Think about it, if you’ve got three strikers and four wingers/attack-minded midfielders then you’re giving yourself seven chances of scoring a goal or providing an assist.

Identify the in-form attacking players early and 3-4-3 will maximise your returns.

However, 3-4-3 is inherently more risky as it’s often the case that relying on a specific midfielder to score a goal in a favourable fixture is an unnecessary risk when you could choose a defender from the same team and benefit from a likely clean sheet.

For example, say Man City are playing Watford at home.

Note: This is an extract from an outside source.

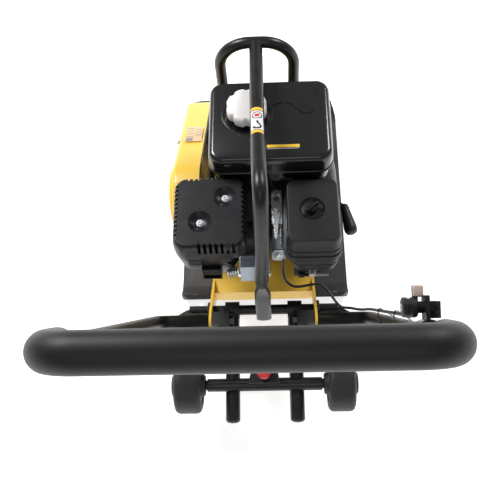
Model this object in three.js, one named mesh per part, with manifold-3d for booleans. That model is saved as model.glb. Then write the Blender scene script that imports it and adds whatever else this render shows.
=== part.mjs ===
// A walk-behind plate compactor with a small four-stroke engine.
// Millimetres, +Z up. The origin is on the ground under the middle of the base plate,
// +Y is the direction of travel and +X is the operator's right-hand side.
import * as THREE from "three";
import { mergeVertices } from "three/addons/utils/BufferGeometryUtils.js";
import Module from "manifold-3d";

const wasm = await Module();
wasm.setup();

// ---------------------------------------------------------------- driving dimensions
const GAP = 0.3; // clearance between pieces that touch
const ROUND = 24; // sides of a visible round piece
const SMALL_ROUND = 12; // sides of a small round piece

const PLATE = {
  half: 184, front: 262, rear: -273, thick: 10, corner: 25, frontCorner: 42, frontRise: 62, rearRise: 62,
};
const PLATE_HOLE = { x: 155, y: -252, radius: 6 };
const DECK = { inner: 100, outer: 105, front: 78, rear: -287, top: 130, thick: 4, skirt: 90 };
const PIVOT = { y: -372, z: 182, radius: 15 }; // handle hinge axis, along X
const BEAM = { y: -338, z: 150, radius: 10, half: 148 }; // rear cross beam, along X
const BEAM_END = [[106, -333], [137, -333], [154, -339], [171, -349], [184, -358], [184, -384], [106, -384]];
const CRANK = { y: -120, z: 236 }; // crankshaft axis, along X
const EXCITER = { y: 140, z: 92 }; // eccentric shaft axis, along X
const BELT = { x: -140, width: 10, thick: 8, drive: 40, driven: 35 };
const GUARD = { inner: -118, outer: -172, bulge: -181, bulgeRadius: 62, drive: 74, driven: 70, wall: 2.5 };
const CYLINDER_TILT = THREE.MathUtils.degToRad(21); // cylinder above the horizontal, pointing back
const HEAD = { x: -12, half: 29, start: 62, head: 132, cover: 182, end: 214 };
const ARCH = { y: 66, top: 474, half: 71, corner: 60, radius: 11 };
const LIFT_BAR = { radius: 12.5 };
const HANDLE = { half: 206, y: -652, z: 839, radius: 12.5, wall: 2, grip: 22.5, corner: 42 };
const THROTTLE = { z: 690, reach: 33 }; // height of the control, and its pivot ahead of the leg
const CABLE_RADIUS = 2.5;
const AXLE = { y: -487, z: 137, radius: 12.5, pin: 9.7 };
const LOCK_Y = -475; // lock knob, on the centreline
const WHEEL = { radius: 53, rim: 37, hubRadius: 20, x: 146, tyre: 25.5, hub: 32 };
const TANK = { x: 23, y: -84, halfX: 114, halfY: 92, seam: 400, top: 440, bottom: 346 };
const CAP = { x: -18, y: -71, radius: 37 };
const MUFFLER = { x0: -153, x1: -22, y0: -320, y1: -174, z0: 290, z1: 395 };
const FILTER = { x0: 43, x1: 148, y0: -318, y1: -179, z0: 315, z1: 395 };
const FILTER_KNOB = { x: 94, y: -247 };
const GOVERNOR = { x: 30, y: -214 }; // vertical pivot of the governor lever
const STARTER_GRIP = { x: 165, y: -219, z: 301, turn: 11, dip: 4 };
const MOUNTS = { x: 78, front: 50, rear: -232, foot: 78 };

// ---------------------------------------------------------------- colours
const paint = (color, roughness, metalness = 0) =>
  new THREE.MeshStandardMaterial({ color, roughness, metalness });
const YELLOW = paint(0xf0b41e, 0.45);
const BLACK_STEEL = paint(0x17181a, 0.45, 0.2);
const CAST_GREY = paint(0x4a4a4c, 0.6, 0.3);
const BLACK_PLASTIC = paint(0x1c1c1e, 0.6);
const GLOSS_BLACK = paint(0x0b0b0c, 0.18);
const ALUMINIUM = paint(0xb4b8bc, 0.4, 0.9);
const ZINC = paint(0xc8ccd0, 0.3, 1);
const RUBBER = paint(0x1e1e20, 0.9);
const FOAM = paint(0x2d2d2f, 0.95);
const WHITE_PLASTIC = paint(0xe6e8ea, 0.35);
const RED_PLASTIC = paint(0xc8202a, 0.4);
const FILTER_FOAM = paint(0x6b6250, 0.95);

// ---------------------------------------------------------------- solid helpers
function toSolid(geometry) {
  const flat = geometry.clone();
  flat.deleteAttribute("normal");
  flat.deleteAttribute("uv");
  const merged = mergeVertices(flat, 1e-4);
  const vertProperties = new Float32Array(merged.attributes.position.array);
  const triVerts = new Uint32Array(merged.index.array);
  return new wasm.Manifold(new wasm.Mesh({ numProp: 3, vertProperties, triVerts }));
}

function toGeometry(solid) {
  const mesh = solid.getMesh();
  const geometry = new THREE.BufferGeometry();
  geometry.setAttribute("position", new THREE.BufferAttribute(new Float32Array(mesh.vertProperties), 3));
  geometry.setIndex(new THREE.BufferAttribute(new Uint32Array(mesh.triVerts), 1));
  return geometry;
}

function join(...parts) {
  return toGeometry(parts.map(toSolid).reduce((whole, part) => whole.add(part)));
}

function cut(body, ...tools) {
  return toGeometry(tools.map(toSolid).reduce((whole, tool) => whole.subtract(tool), toSolid(body)));
}

function common(a, b) {
  return toGeometry(toSolid(a).intersect(toSolid(b)));
}

const AXES = { x: new THREE.Vector3(1, 0, 0), y: new THREE.Vector3(0, 1, 0), z: new THREE.Vector3(0, 0, 1) };

// Box between two corners.
function block(x0, x1, y0, y1, z0, z1) {
  const box = new THREE.BoxGeometry(x1 - x0, y1 - y0, z1 - z0);
  return box.translate((x0 + x1) / 2, (y0 + y1) / 2, (z0 + z1) / 2);
}

// Cylinder, or cone, between two points.
function rod(from, to, radius, sides = SMALL_ROUND, endRadius = radius) {
  const a = new THREE.Vector3(...from);
  const b = new THREE.Vector3(...to);
  const shape = new THREE.CylinderGeometry(endRadius, radius, a.distanceTo(b), sides);
  const turn = new THREE.Quaternion().setFromUnitVectors(AXES.y, b.clone().sub(a).normalize());
  const middle = a.add(b).multiplyScalar(0.5);
  return shape.applyQuaternion(turn).translate(middle.x, middle.y, middle.z);
}

// Cylinder along X, with its axis at (y, z).
function barrel(x0, x1, y, z, radius, sides = ROUND) {
  return rod([x0, y, z], [x1, y, z], radius, sides);
}

// A profile of [radius, x] points turned about an axis along X at (y, z).
function turned(profile, y, z, sides = ROUND) {
  const points = profile.map(([radius, x]) => new THREE.Vector2(radius, x));
  const lathe = new THREE.LatheGeometry(points, sides);
  return lathe.rotateZ(-Math.PI / 2).translate(0, y, z);
}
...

You could go 3-4-3 and hope that Riyad Mahrez cashes in big time or you could play is safe and opt for John Stones in hope of a regulation clean sheet.

The latter outcome is probably more likely but realistically you’re looking at a maximum return of eight points (clean sheet plus 7+ rating) as Stones rarely scores or assists.

Whereas Mahrez could conceivable bag 18 points (two goals, 7+ rating, Star Man) but equally it wouldn’t be wholly surprisingly if he blanked, as the goals could stem from elsewhere before he’s substituted for Ferran Torres in the 65th minute.

When you back a defender you don’t necessarily require them to have a brilliance game from an individual perspective as they will provide healthy returns as long as the team keeps a clean sheet.

When you back a midfielder, you need that individual player to shine or else you will miss out – but if they do dazzle then the rewards are greater.

Smart Dream Team gaffers will juggle this balance between 3-4-3 and 4-3-3 throughout the season.

Knowing when to play it safe and when to gamble on a giant midfield haul can be the difference between mediocrity and glory.